Pienso que nosotros no podemos acoger este don infinito de Dios sino ensanchando nuestro corazón para poderlo llenar según la capacidad, por eso las obras importan, como sigue diciendo el Papa: “No obstante, aun siendo plenamente conscientes de la « plusvalía » del cielo, sigue siendo siempre verdad que nuestro obrar no es indiferente ante Dios y, por tanto, tampoco es indiferente para el desarrollo de la historia. Podemos abrirnos nosotros mismos y abrir el mundo para que entre Dios: la verdad, el amor y el bien. Es lo que han hecho los santos que, como « colaboradores de Dios », han contribuido a la salvación del mundo (cf. 1 Co 3,9; 1 Ts 3,2)”. Como la Escritura hay que leerla en el contexto de su unidad, sabemos que los que creen no quedarán confundidos; todos los que reconocen a Jesús como Salvador y así lo invocan, se salvarán (Romanos 10,9-13). Pero la fe «obra mediante la caridad», que está proyectada a la felicidad de los demás, a trabajar en la construcción del mundo en que vivimos. Por eso, «sed, pues, ejecutores de la palabra y no os conforméis con oírla solamente, engañándoos a vosotros mismos» (Santiago 1,22); «la fe, si no tiene obras, está verdaderamente muerta» (2,17); «como el cuerpo sin alma está muerto, así también la fe sin obras está muerte» (2,26).
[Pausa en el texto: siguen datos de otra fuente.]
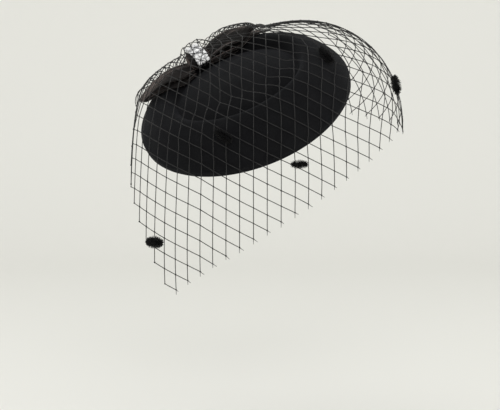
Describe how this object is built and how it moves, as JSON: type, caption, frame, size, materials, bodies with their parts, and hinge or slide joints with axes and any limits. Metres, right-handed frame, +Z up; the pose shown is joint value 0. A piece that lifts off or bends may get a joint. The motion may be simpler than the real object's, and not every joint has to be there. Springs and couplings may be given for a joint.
{
  "type": "pillbox hat with net veil",
  "caption": "Round brimless felt hat worn tilted, with a ribbon bow, a stone-set wrap on its knot and a diamond net veil with chenille dots.",
  "frame": {"origin": "centre of the hat's rim opening, where it sits on the head", "axes": "+Z is up as worn, the wearer looks along -Y, and the wearer's left is +X; the hat keeps its worn tilt"},
  "size_m": [0.2049, 0.1591, 0.2057],
  "materials": {
    "felt": "matt black wool felt with a short nap",
    "velvet": "black velvet ribbon with a warm sheen at its edges",
    "net": "black diamond-mesh millinery net, knotted at each crossing",
    "chenille": "black chenille tufts, matt",
    "crystal": "clear faceted stones with bright backs",
    "setting": "thin bright metal setting",
    "comb": "plain black comb"
  },
  "bodies": {
    "root": {"felt_crown": "felt", "bow_loop_left": "velvet", "bow_loop_right": "velvet", "bow_tail": "velvet", "bow_knot": "velvet", "rhinestone_band": "setting", "veil": "net", "hair_comb": "comb", "rhinestone_1": "crystal", "rhinestone_2": "crystal", "rhinestone_3": "crystal", "rhinestone_4": "crystal", "rhinestone_5": "crystal", "rhinestone_6": "crystal", "rhinestone_7": "crystal", "rhinestone_8": "crystal", "rhinestone_9": "crystal", "rhinestone_10": "crystal", "rhinestone_11": "crystal", "rhinestone_12": "crystal", "rhinestone_13": "crystal", "rhinestone_14": "crystal", "rhinestone_15": "crystal", "rhinestone_16": "crystal", "rhinestone_17": "crystal", "rhinestone_18": "crystal", "chenille_dot_1": "chenille", "chenille_dot_2": "chenille", "chenille_dot_3": "chenille", "chenille_dot_4": "chenille", "chenille_dot_5": "chenille"}
  },
  "joints": []
}
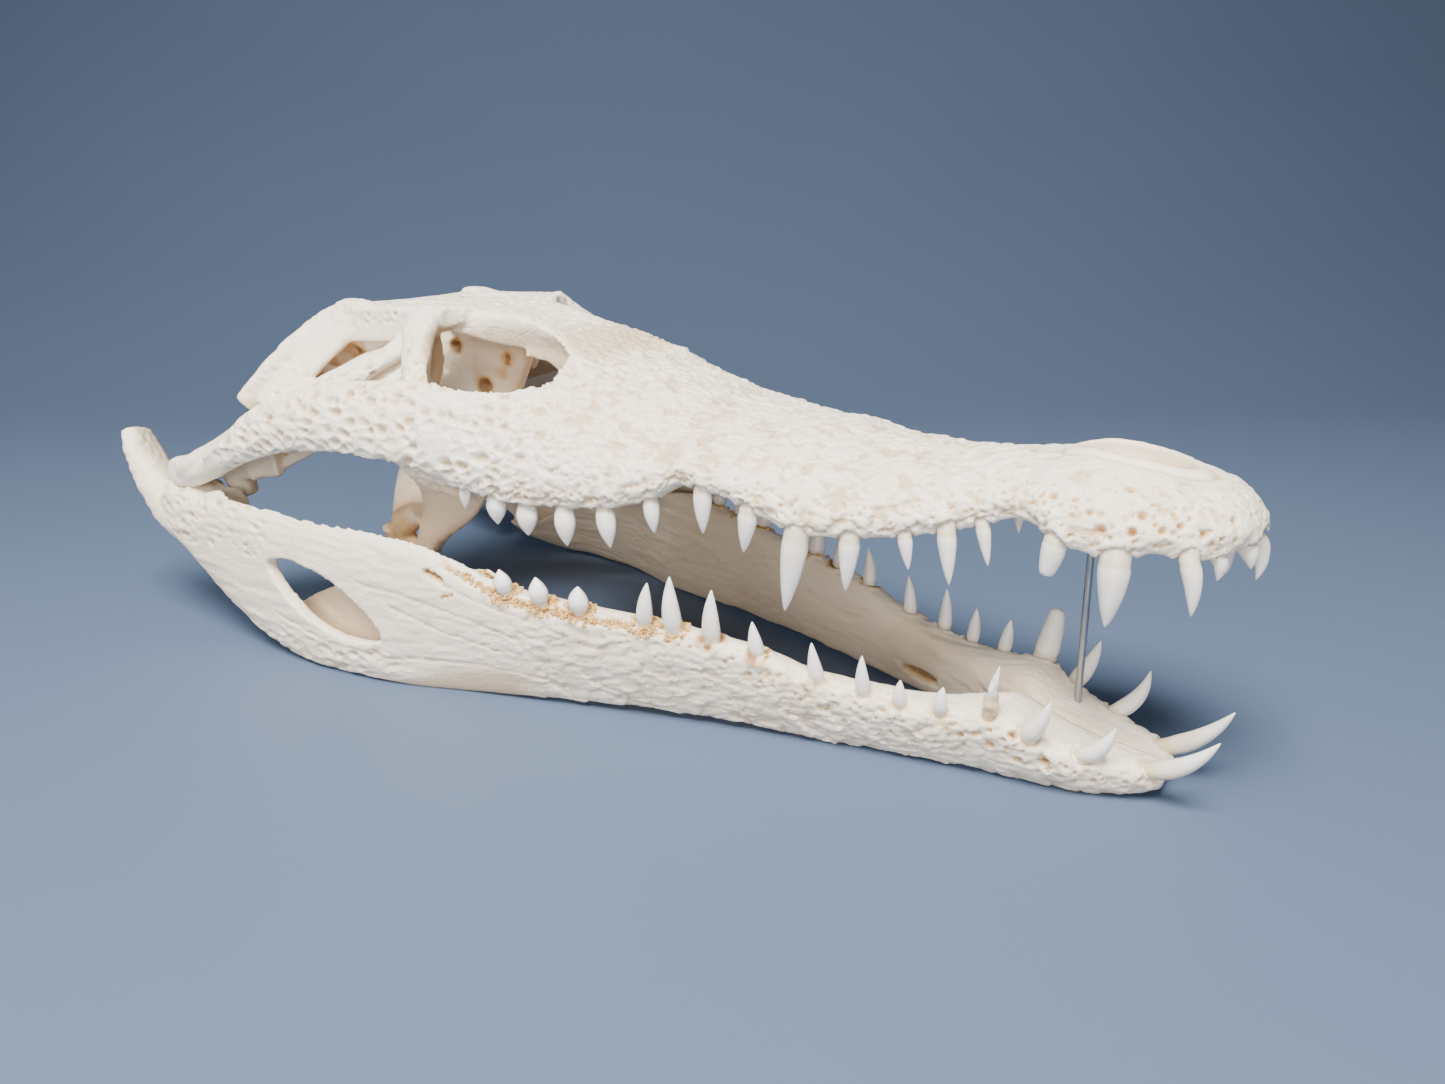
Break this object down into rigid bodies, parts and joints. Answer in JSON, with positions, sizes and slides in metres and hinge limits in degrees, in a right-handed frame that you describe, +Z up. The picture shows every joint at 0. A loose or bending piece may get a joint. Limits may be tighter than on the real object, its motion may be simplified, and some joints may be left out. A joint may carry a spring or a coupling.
{
  "type": "crocodile skull",
  "caption": "Dry crocodile skull with the lower jaw, set with the mouth held open by a thin upright metal rod; it lies on the underside of the lower jaw.",
  "frame": {"origin": "centre of the bounding box's base, on the floor", "axes": "+X towards the snout, +Y towards the animal's left, +Z up"},
  "size_m": [0.5212, 0.2068, 0.1591],
  "materials": {
    "skull_bone": "dry cream-white bone, satin, with glossier teeth",
    "jaw_bone": "dry cream-white bone, satin, with glossier teeth",
    "rod_steel": "plain grey metal"
  },
  "bodies": {
    "root": {"snout": "skull_bone", "skull_roof": "skull_bone", "pterygoid": "skull_bone", "cheek_right": "skull_bone", "cheek_left": "skull_bone", "jaw_right": "jaw_bone", "jaw_left": "jaw_bone", "prop_rod": "rod_steel"}
  },
  "joints": []
}
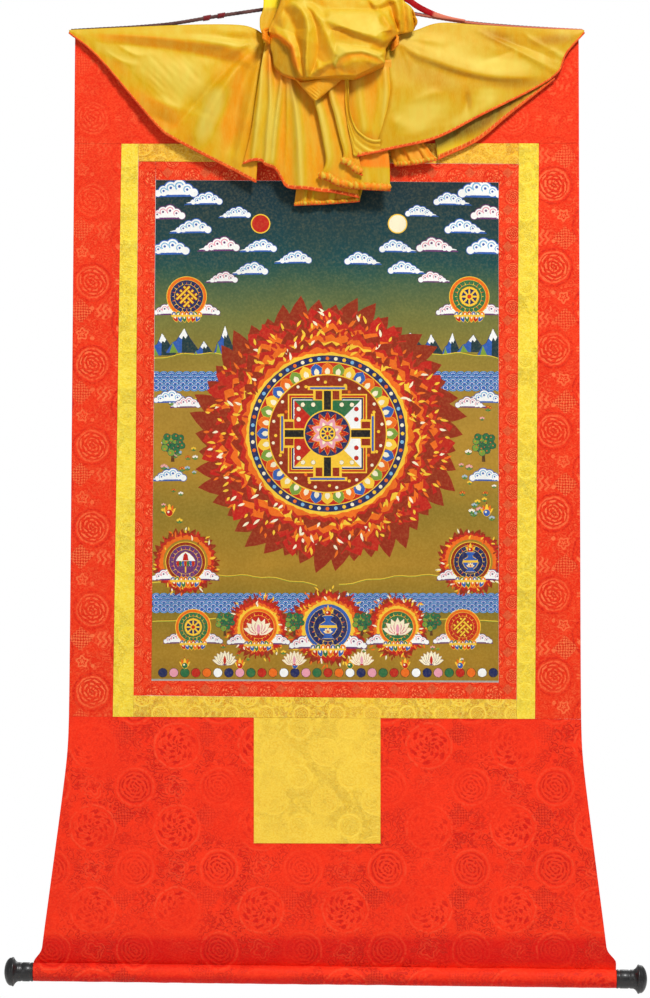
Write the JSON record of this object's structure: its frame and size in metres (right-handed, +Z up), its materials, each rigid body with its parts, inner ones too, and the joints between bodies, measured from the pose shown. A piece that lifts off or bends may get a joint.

Es lo que el Señor nos dice hoy: «No todo el que me diga: ‘Señor, Señor’, entrará en el Reino de los cielos, sino el que haga la voluntad de mi Padre celestial» (7,21).
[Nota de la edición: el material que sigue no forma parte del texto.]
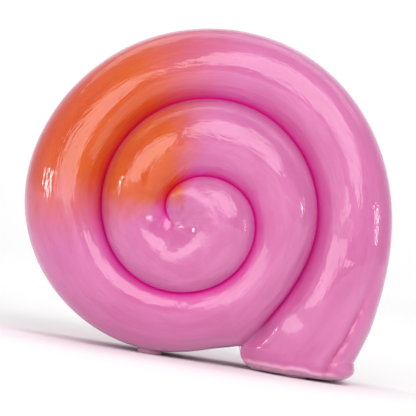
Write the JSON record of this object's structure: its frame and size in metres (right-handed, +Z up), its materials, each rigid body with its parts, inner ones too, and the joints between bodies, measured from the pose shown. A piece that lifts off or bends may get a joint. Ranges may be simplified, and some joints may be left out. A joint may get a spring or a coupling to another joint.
{
  "type": "tape dispenser",
  "caption": "Desk tape dispenser shaped as a glossy coiled snail shell, with a reel inside, a guide roller and serrated cutter in its mouth, and a hinged rear door.",
  "frame": {"origin": "on the desk, under the middle of the object's bounding box", "axes": "+Z up, -Y towards the spiral face, +X towards the mouth with the cutter, +Y towards the rear door"},
  "size_m": [0.108, 0.0544, 0.0964],
  "materials": {
    "casing": "high gloss lacquer over cast resin, pink shading into orange and magenta",
    "steel": "plain bright steel",
    "cast_iron": "black coated",
    "rubber": "soft tinted silicone",
    "hub_plastic": "moulded satin",
    "core_card": "bare board",
    "tape_film": "clear film, glossy",
    "felt": "pressed felt",
    "magnet": "nickel plated",
    "bushing": "turned",
    "roller": "low-stick satin"
  },
  "bodies": {
    "shell": {"front_casing": "casing", "rear_casing": "casing", "hinge_pin": "steel", "casing_magnet": "magnet", "axle": "steel", "axle_clip": "steel", "felt_washer": "felt", "tape_lead": "tape_film", "guide_roller_pin": "steel", "blade_holder": "hub_plastic", "cutter_blade": "steel", "blade_screw_1": "steel", "blade_screw_2": "steel", "holder_screw": "steel", "ballast_weight": "cast_iron", "ballast_screw_1": "steel", "ballast_screw_2": "steel", "casing_screw_1": "steel", "casing_screw_2": "steel", "casing_screw_3": "steel", "casing_screw_4": "steel", "foot_pad_1": "rubber", "foot_pad_2": "rubber", "foot_pad_3": "rubber", "foot_pad_4": "rubber"},
    "reel": {"tape_hub": "hub_plastic", "hub_bushing": "bushing", "tape_core": "core_card", "tape_roll": "tape_film"},
    "guide_roller": {"guide_roller": "roller"},
    "door": {"rear_door": "casing", "door_magnet": "magnet"}
  },
  "joints": [
    {"name": "reel_spin", "type": "hinge", "parent": "shell", "child": "reel", "pos_m": [-0.00051, 0.00357, 0.0449], "axis": [0, 1, 0], "continuous": true},
    {"name": "guide_roller_spin", "type": "hinge", "parent": "shell", "child": "guide_roller", "pos_m": [0.03069, 0.00357, 0.0178], "axis": [0, 1, 0], "continuous": true},
    {"name": "door_hinge", "type": "hinge", "parent": "shell", "child": "door", "pos_m": [-0.03851, 0.02147, 0.0449], "axis": [0, 0, 1], "range_deg": [0, 95]}
  ],
  "couplings": [
    {"joint": "guide_roller_spin", "follows": "reel_spin", "ratio": -7.125}
  ]
}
Se trata de “escuchar y cumplir; es así como construimos sobre roca y no encima de la arena. ¿Cómo cumplir? Preguntémonos: ¿Dios y el prójimo me llegan a la cabeza —soy creyente por convicción?; en cuanto al bolsillo, ¿comparto mis bienes con criterio de solidaridad?; en lo que se refiere a la cultura, ¿contribuyo a consolidar los valores humanos en mi país?; en el aumento del bien, ¿huyo del pecado de omisión?; en la conducta apostólica, ¿busco la salvación eterna de los que me rodean? En una palabra: ¿soy una persona sensata que, con hechos, edifico la casa de mi vida sobre la roca de Cristo?” (A. Oriol Tataret). Esta es la fundamentación que pedimos hoy en nuestra plegaria: “Tú, Señor, estás cerca, y todos tus caminos son verdad y vida; hace tiempo comprendí que tus preceptos son fuente de vida eterna” (Antífona de entrada; Sal 118, 151-152). Que estos preceptos sean vividos por todos los cristianos, por todos los hombres, y para ello que especialmente los sientan aquellos corazones que alguna vez pensaron en entregarse a Dios y a los demás, esos instrumentos que el Señor necesita para venir a la tierra, y extender el amor. Que esas personas que conocieron de cerca la Verdad, y por flaqueza se apartaron, vuelvan al arado. Y que todo el mundo, todos los hombres de cualquier raza, lengua o religión, participe de esta esperanza de Navidad.